What is an Amazon profit and loss statement?
An Amazon P&L breaks down every revenue and cost line for your Amazon business: gross sales, returns, COGS, Amazon fees, advertising, software, and operating costs, showing your true net profit per SKU and overall.
How do I calculate my real Amazon profit margin?
Revenue minus returns minus COGS minus Amazon fees (referral + FBA + storage) minus advertising minus software minus operating costs = net profit. Most sellers are at 10-15% net margin, not the 30% they assume.
What is TACOS in Amazon selling?
Total Advertising Cost of Sale: your ad spend as a percentage of total revenue (not just ad-attributed revenue). It's a more honest measure of advertising efficiency than ACoS alone. Target under 10% for mature products.
How often should I review my Amazon P&L?
Monthly at minimum for a full P&L review. Weekly for key metrics like margin by product and advertising efficiency. Daily for revenue and spend tracking. Automated P&L tracking through Jarvio can deliver margin reports on any schedule.

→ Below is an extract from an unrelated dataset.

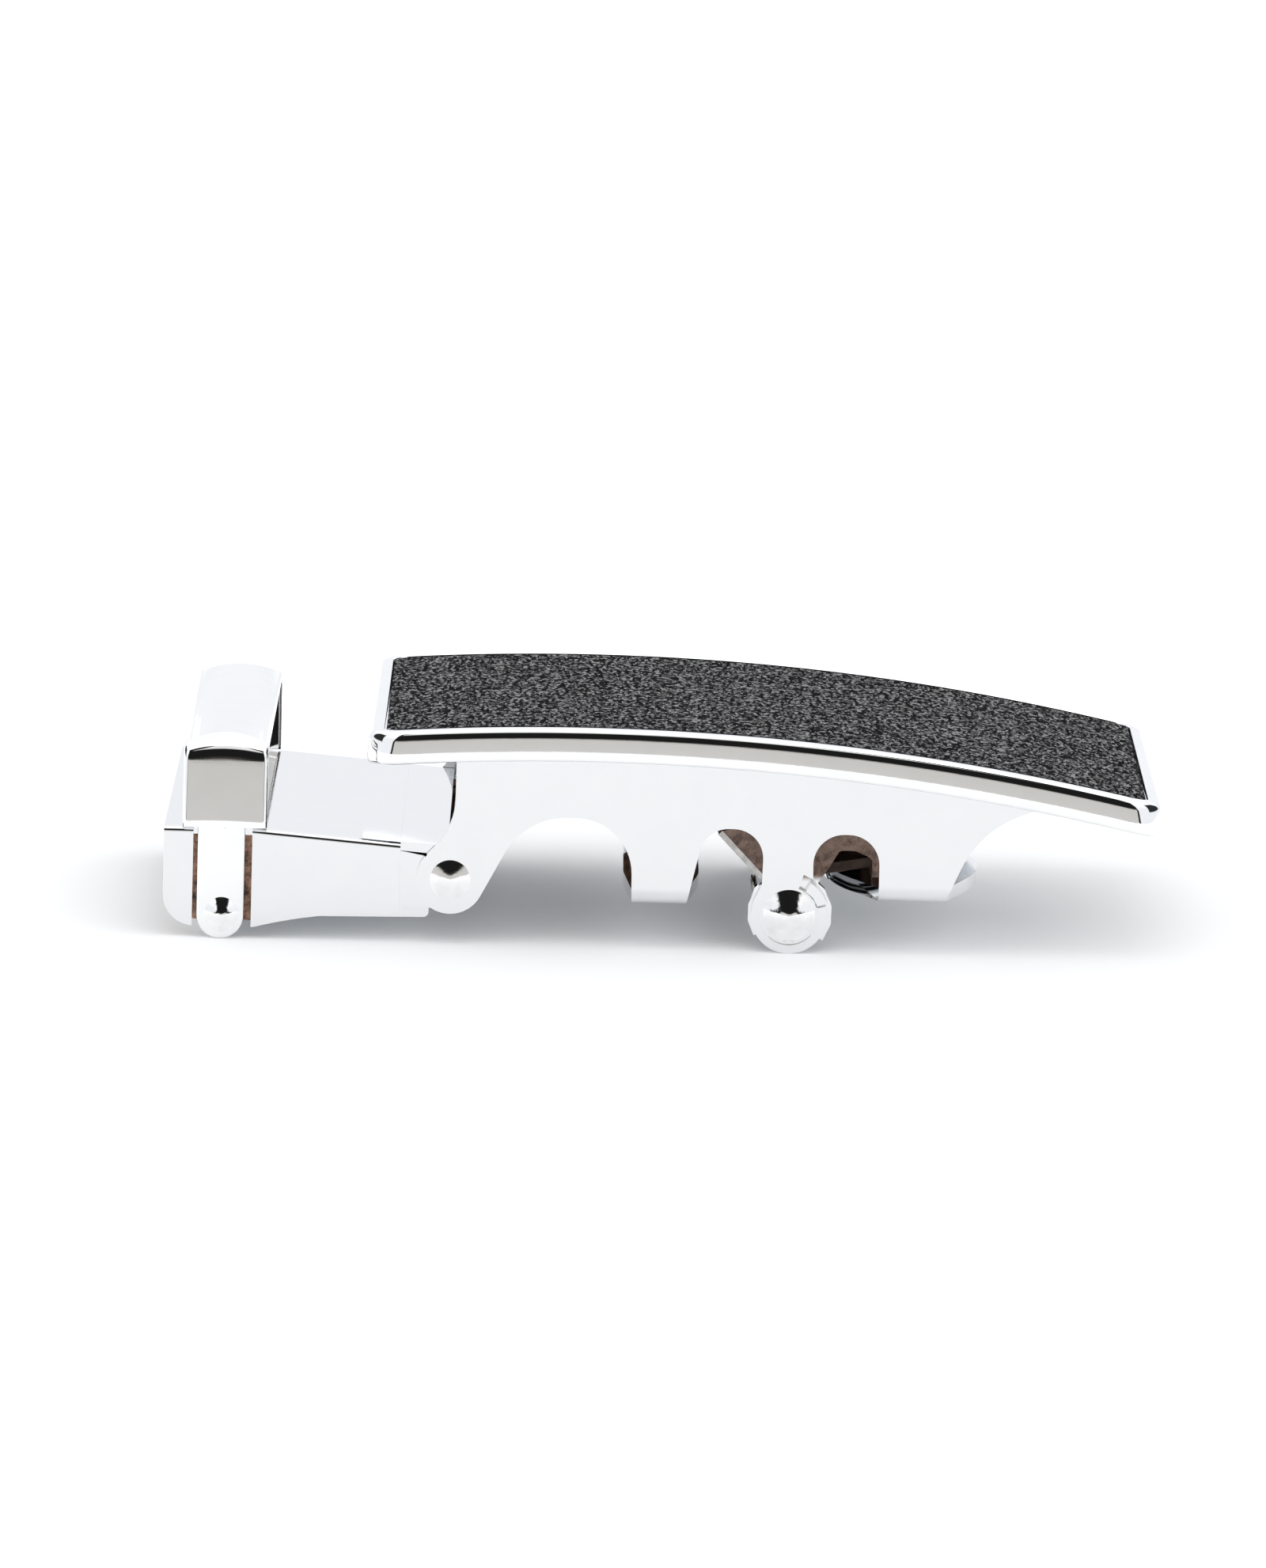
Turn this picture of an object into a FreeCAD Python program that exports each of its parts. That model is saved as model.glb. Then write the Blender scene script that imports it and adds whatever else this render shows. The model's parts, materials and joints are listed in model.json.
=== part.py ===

What's a good profit margin for Amazon sellers?
Net margins of 15-25% after all costs are considered healthy. Below 10% signals pricing, cost, or efficiency issues. Above 25% is excellent and usually indicates strong brand positioning or category advantage.
Should I track P&L by product or by account?
Both. Account-level P&L gives you the big picture for financial planning. Per-SKU P&L tells you which products to scale, which to fix, and which to cut. Products that look profitable at the account level can hide money-losing SKUs.